All this suggests that AI systems are as “gameable” as search engines and social networks, just in a different way. An article that’s optimized for machines—with declarative introductions and conclusions, clear questions and answers, and consistent titling throughout—but otherwise empty of substance has a good chance of being cited over a piece that may have unique and important facts that are mentioned only halfway through. AI systems reward retrievable substance, not necessarily the most insightful or information-dense content.
In other words, simply making your content visible to AI engines isn’t enough; you need to hand-hold bots so they can find the good information within. This of course is the whole idea behind GEO (generative engine optimization), which can sometimes seem anathema to good writing, which features clever titles, hooks, and backing into topics through narratives—all things humans value more than machines.
The human edge in machine search
But the fact that platforms like LinkedIn, YouTube, and Reddit are such highly ranked sources suggests the best content is a mix of machine-friendly formatting and the human element. While it’s true that AI doesn’t always cite the most engaged posts, the Semrush data also shows that frequent posting and having an established following still help. LinkedIn’s own internal guidance points in the same direction. So engagement still matters, just less directly than it did in the previous era.
And demoting raw engagement is progress! As for AI’s bias toward structured content, journalists and content creators can leverage that tendency to work for them. It signals that content based on original reporting or insights needs to do several things: explain concepts clearly and quickly, include machine-friendly structures like subheadings, and connect the dots with other sources the AI is reading by referencing them by name.

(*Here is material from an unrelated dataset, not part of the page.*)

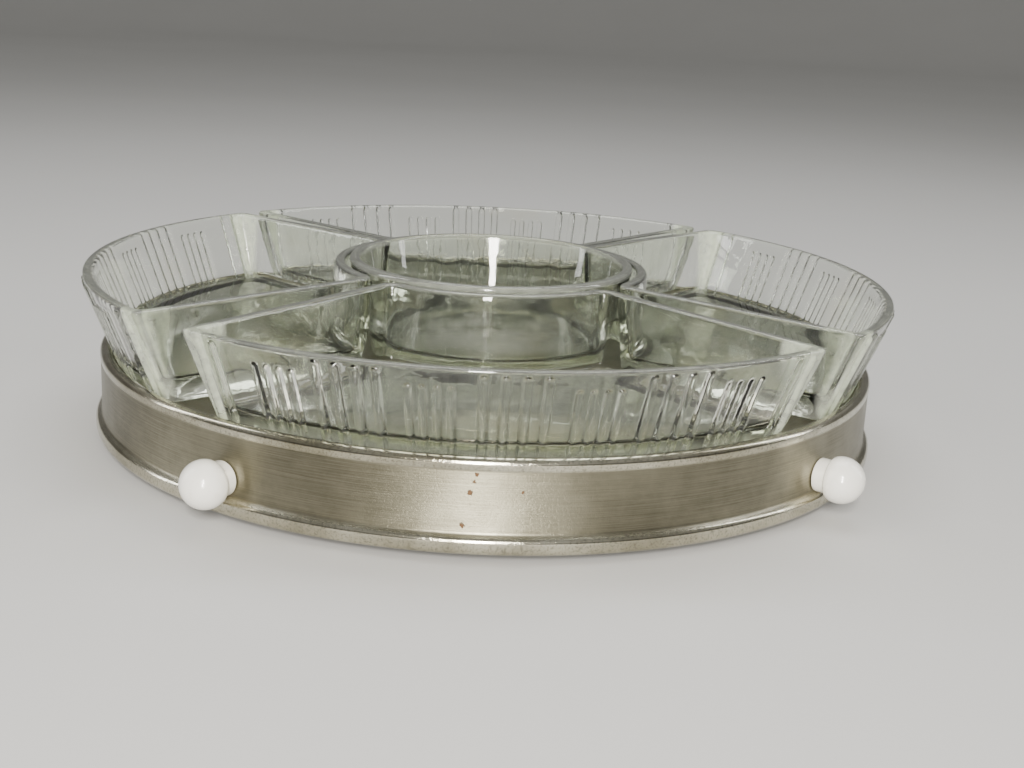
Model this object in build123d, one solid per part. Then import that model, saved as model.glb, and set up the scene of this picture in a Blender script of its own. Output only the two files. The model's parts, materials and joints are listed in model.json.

The opportunity, then, is to make good work easier for machines to understand without sanding off what made it valuable to humans in the first place. The next incentive system will have its own bad habits, and there’s no doubt many people will try to exploit them. But if AI search gives more weight to original facts, named sources, clear context, and demonstrated expertise than to outrage and raw engagement, that is an opening worth taking seriously. The winners in an AI-mediated future shouldn’t simply be the loudest accounts or the best-formatted posts. They should be the people who know something real and can demonstrate its worth to the right audience—both human and machine.